Dr. Hefner: A key challenge for accurate quantification is the dilution of the library material to fit within the dynamic range of the dPCR systems. Digital PCR platforms currently have a 3–5-log dynamic range depending on the system. This allows for detection of a couple molecules to ~100 K molecules/sample. Given that most libraries are highly concentrated, dilutions are required to allow for effective detection within the dPCR system.
Ms. Venkatesh: With the democratization of sequencing, the demand for lower cost of sequencing and higher quality of results from limited samples continues to rise. Conventional next-generation sequencing library quantification methods such as qPCR are challenged by insufficient sample quantity, and inefficient amplification of certain nucleotide sequences (AT- and GC-rich regions).
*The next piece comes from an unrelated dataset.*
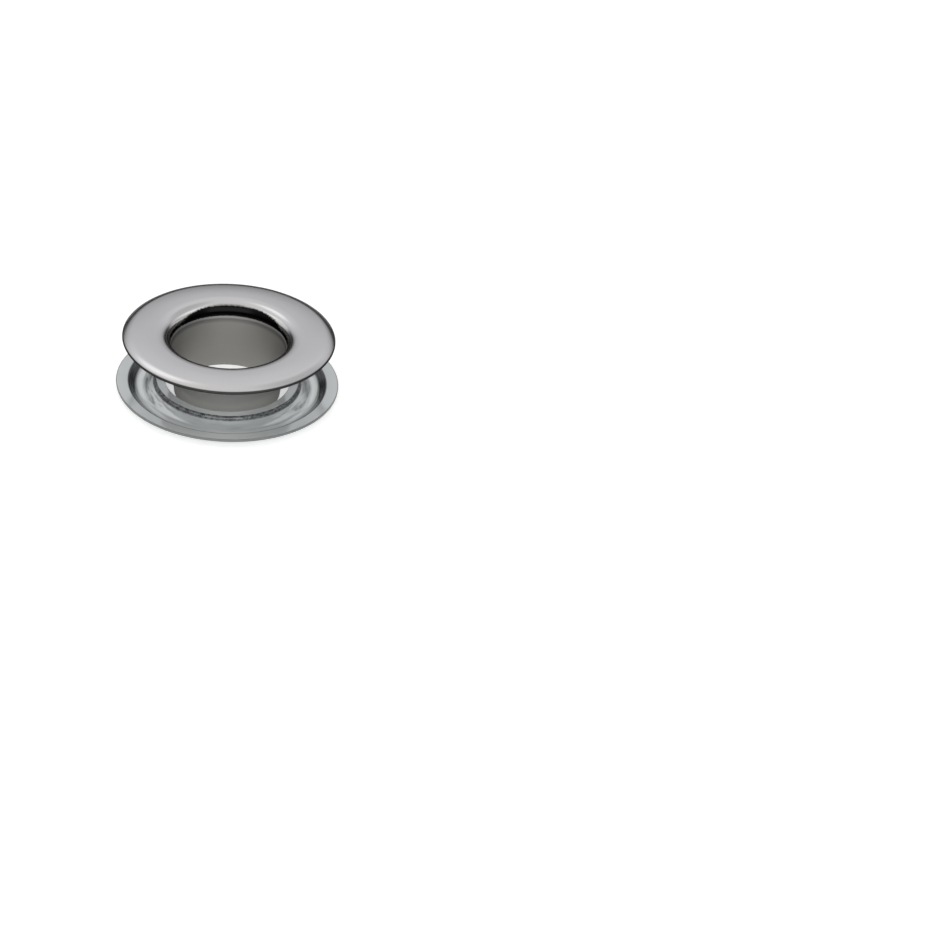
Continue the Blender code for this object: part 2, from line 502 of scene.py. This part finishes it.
# %% Streaks in polar coordinates
def make_streaks():
    """Streaks: noise stretched round or across the ring, from 0 to 1."""
    inputs = [("Round", 20.0), ("Across", 1.0), ("Detail", 2.0)]
    tree, given, result = new_group("Streaks", inputs, ["Value"])
    x, y, z = own_place(tree)
    radius = distance(tree, x, y)
    place = tree.nodes.new("ShaderNodeCombineXYZ")
    for socket, value in zip(place.inputs, (x, y)):
        direction = math_node(tree, "DIVIDE", value, radius)
        tree.links.new(math_node(tree, "MULTIPLY", direction, given.outputs["Round"]), socket)
    along_sheet = math_node(tree, "ADD", in_mm(tree, radius), in_mm(tree, z))
    across = math_node(tree, "MULTIPLY", along_sheet, given.outputs["Across"])
    tree.links.new(across, place.inputs["Z"])
    grain = tree.nodes.new("ShaderNodeTexNoise")
    grain.inputs["Scale"].default_value = 1.0
    tree.links.new(given.outputs["Detail"], grain.inputs["Detail"])
    tree.links.new(place.outputs[0], grain.inputs["Vector"])
    tree.links.new(grain.outputs["Fac"], result.inputs["Value"])
    return tree


streaks = make_streaks()

# %% [markdown]
# ## Grain of the plating
# Plated steel isn't smooth when seen close: it has a fine grain, clouds where the coat is a little
# thicker, and small pits in patches where the sheet was squeezed. Noise and cells sized in
# millimetres give all three, and each metal takes from them what it needs.

# %% Plating grain
PATCH_START = 0.38      # value of the patch noise from which there are pits
PATCH_GAIN = 5.0


def make_grain():
    """Plating Grain: fine grain, slow clouding and small pits, each from 0 to 1."""
    inputs = [("Grain Size", 0.15), ("Cloud Size", 4.0), ("Pit Size", 0.25), ("Pit Share", 0.2),
              ("Patch Size", 0.40)]
    tree, given, result = new_group("Plating Grain", inputs, ["Grain", "Cloud", "Pits"])
    place = tree.nodes.new("ShaderNodeTexCoord")

    def sized(kind, size_name):
        """A texture whose features are about as large as the named input says, in mm."""
        node = tree.nodes.new(kind)
        in_metres = math_node(tree, "MULTIPLY", given.outputs[size_name], MM)
        tree.links.new(math_node(tree, "DIVIDE", 1.0, in_metres), node.inputs["Scale"])
        tree.links.new(place.outputs["Object"], node.inputs["Vector"])
        return node

    grain = sized("ShaderNodeTexNoise", "Grain Size")
    grain.inputs["Detail"].default_value = 3.0
    cloud = sized("ShaderNodeTexNoise", "Cloud Size")
    cloud.inputs["Detail"].default_value = 2.0
    cells = sized("ShaderNodeTexVoronoi", "Pit Size")
    patches = sized("ShaderNodeTexNoise", "Patch Size")
    patches.inputs["Detail"].default_value = 2.0
    depth = math_node(tree, "SUBTRACT", given.outputs["Pit Share"], cells.outputs["Distance"])
    pits = math_node(tree, "DIVIDE", depth, given.outputs["Pit Share"], clamp=True)
    patchy = math_node(tree, "SUBTRACT", patches.outputs["Fac"], PATCH_START)
    patchy = math_node(tree, "MULTIPLY", patchy, PATCH_GAIN, clamp=True)
    tree.links.new(grain.outputs["Fac"], result.inputs["Grain"])
    tree.links.new(cloud.outputs["Fac"], result.inputs["Cloud"])
    tree.links.new(math_node(tree, "MULTIPLY", pits, patchy), result.inputs["Pits"])
    return tree


grain_group = make_grain()

# %% [markdown]
# ## Inside a material
# A material places the groups with its own values, lays one colour over the other by their masks,
# and gets one bump from what they add up to. The Principled shader itself stays in the material.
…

This may prevent detection of rare variants and introduce bias.
Digital PCR provides a standard-curve-free method to precisely quantify next-generation sequencing libraries while minimizing sample handling. This provides a reliable and accurate library quantification strategy for efficient utilization of sequencer capacity and drives down the cost of sequencing.
GEN: For which particular clinical applications might dPCR be most appropriate?
Dr. Hefner: Digital PCR is often referred to as the gold standard for the detection of mutations in cell-free DNA. Numerous medical research institutes are devising digital PCR methods for monitoring for the presence of drug resistance markers in cancer. These studies are demonstrating earlier detection of disease recurrence. As this information becomes widespread, more and more physicians will likely start using residual disease monitoring as part of their treatment regimen for cancer patients.
Mr. Apter: Digital PCR is most advantageous for biopsies, early cancer detection, or any applications that rely on low-quality DNA templates or require the detection of low-abundance DNA or rare mutations. It is also appropriate for measuring fold-changes in expression.
Ms. Venkatesh: With its ability to sensitively and accurately detect mutant alleles in an abundance of wild-type signal, dPCR is gaining wider adoption in oncology laboratories, specifically in liquid biopsy tests, re-occurrence monitoring, and minimum residual disease detection. It is also used for orthogonal confirmation of results obtained using other techniques such as next-generation sequencing.
Additionally, dPCR applications in infectious disease are on the rise, as it can accurately determine pathogen loads at low levels and in the presence of PCR inhibitors such as hemoglobin.